**Data provided**
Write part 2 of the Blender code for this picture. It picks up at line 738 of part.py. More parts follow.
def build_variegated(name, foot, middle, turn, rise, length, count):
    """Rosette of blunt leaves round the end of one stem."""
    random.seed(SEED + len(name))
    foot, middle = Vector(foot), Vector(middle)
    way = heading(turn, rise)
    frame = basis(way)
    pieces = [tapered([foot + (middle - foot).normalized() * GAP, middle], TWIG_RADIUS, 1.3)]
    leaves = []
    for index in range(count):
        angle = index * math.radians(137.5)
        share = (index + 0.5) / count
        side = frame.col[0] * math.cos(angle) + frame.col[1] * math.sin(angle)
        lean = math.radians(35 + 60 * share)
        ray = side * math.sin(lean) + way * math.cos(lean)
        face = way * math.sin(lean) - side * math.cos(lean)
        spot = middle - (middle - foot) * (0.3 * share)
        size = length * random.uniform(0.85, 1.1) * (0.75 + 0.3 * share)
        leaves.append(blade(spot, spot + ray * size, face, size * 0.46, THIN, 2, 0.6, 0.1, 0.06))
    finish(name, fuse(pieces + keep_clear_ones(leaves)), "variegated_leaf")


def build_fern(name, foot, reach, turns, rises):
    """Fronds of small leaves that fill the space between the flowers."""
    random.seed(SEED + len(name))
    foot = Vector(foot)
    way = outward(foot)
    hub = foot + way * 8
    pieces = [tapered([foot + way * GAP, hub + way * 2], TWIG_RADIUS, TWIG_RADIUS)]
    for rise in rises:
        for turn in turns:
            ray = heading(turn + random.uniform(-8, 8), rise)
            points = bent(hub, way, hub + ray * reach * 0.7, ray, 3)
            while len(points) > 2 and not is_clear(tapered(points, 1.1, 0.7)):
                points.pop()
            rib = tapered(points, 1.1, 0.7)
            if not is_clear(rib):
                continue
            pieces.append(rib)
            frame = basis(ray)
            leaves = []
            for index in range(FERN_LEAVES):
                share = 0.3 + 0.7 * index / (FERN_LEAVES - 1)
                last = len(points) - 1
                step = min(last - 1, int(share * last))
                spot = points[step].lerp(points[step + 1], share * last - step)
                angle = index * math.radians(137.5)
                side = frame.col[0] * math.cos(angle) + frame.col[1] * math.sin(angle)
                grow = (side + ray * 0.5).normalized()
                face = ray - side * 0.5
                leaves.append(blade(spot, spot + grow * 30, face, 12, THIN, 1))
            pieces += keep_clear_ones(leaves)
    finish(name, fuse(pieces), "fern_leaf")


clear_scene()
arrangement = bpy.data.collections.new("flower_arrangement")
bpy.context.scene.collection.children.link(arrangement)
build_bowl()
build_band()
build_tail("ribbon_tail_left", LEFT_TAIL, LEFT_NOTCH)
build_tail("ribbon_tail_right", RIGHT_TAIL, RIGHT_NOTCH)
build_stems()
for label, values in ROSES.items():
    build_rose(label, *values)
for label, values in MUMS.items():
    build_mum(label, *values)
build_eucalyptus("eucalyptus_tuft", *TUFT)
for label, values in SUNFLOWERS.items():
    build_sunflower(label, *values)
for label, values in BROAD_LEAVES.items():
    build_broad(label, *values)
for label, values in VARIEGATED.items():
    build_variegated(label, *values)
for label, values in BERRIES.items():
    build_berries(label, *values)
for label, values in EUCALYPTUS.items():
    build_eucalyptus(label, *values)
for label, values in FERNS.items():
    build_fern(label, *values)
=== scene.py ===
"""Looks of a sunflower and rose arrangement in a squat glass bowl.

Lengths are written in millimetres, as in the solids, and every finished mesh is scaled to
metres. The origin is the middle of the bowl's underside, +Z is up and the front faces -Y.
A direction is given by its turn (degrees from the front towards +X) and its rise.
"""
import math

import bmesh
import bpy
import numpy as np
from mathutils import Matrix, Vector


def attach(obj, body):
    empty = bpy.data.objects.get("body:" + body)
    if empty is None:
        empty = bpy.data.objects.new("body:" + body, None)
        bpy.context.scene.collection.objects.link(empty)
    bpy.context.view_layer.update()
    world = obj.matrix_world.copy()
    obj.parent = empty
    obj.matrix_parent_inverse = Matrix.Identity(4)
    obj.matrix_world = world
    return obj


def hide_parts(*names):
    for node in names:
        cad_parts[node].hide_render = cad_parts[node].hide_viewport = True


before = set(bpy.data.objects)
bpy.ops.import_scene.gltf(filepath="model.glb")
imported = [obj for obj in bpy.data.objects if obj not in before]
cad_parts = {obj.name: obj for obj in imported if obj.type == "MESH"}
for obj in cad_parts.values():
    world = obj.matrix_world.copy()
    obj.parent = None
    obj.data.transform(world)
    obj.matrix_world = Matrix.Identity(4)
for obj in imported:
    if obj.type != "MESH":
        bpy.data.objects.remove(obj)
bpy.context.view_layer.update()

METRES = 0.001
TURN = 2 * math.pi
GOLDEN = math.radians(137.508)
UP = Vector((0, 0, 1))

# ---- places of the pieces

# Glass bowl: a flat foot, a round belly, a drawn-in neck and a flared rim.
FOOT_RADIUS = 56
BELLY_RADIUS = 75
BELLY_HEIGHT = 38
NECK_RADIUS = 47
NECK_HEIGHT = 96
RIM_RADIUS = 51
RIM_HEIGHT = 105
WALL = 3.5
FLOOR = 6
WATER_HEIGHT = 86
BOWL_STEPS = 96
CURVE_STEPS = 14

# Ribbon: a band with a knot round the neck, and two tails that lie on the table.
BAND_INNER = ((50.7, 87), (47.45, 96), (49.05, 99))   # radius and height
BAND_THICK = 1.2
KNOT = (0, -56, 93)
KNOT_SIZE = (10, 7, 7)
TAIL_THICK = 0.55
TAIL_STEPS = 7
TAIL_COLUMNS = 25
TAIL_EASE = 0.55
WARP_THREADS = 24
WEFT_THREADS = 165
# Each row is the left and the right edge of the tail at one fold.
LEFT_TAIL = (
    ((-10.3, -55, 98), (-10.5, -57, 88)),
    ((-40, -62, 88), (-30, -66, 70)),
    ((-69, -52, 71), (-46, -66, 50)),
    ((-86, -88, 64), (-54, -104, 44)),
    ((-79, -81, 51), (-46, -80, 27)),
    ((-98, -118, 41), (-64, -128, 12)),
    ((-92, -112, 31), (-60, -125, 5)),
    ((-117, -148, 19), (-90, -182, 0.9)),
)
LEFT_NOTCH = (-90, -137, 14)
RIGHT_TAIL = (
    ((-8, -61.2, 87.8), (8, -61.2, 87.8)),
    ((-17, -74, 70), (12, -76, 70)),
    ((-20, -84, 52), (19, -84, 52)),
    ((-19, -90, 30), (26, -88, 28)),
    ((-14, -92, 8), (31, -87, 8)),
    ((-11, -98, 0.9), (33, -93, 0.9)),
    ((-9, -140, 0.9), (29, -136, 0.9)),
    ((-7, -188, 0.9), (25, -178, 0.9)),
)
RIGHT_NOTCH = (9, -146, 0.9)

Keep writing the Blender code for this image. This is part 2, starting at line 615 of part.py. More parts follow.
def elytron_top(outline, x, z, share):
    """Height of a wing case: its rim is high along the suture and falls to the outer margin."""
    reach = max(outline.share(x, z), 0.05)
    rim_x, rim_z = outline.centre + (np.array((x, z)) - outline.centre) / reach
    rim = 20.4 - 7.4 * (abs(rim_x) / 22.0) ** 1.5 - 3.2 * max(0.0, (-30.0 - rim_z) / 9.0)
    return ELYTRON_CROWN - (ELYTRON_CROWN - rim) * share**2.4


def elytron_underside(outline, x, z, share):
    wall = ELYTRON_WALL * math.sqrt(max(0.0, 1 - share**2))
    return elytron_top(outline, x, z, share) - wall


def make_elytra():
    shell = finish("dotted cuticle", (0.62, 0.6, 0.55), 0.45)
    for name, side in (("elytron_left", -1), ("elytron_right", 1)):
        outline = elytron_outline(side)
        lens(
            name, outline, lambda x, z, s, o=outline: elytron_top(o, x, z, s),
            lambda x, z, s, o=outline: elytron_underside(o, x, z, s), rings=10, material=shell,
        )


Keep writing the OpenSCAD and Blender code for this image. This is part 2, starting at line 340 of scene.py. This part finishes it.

**Work instructions**
Count each line where the string "body" occurs, and write only the number.

**Response below**
3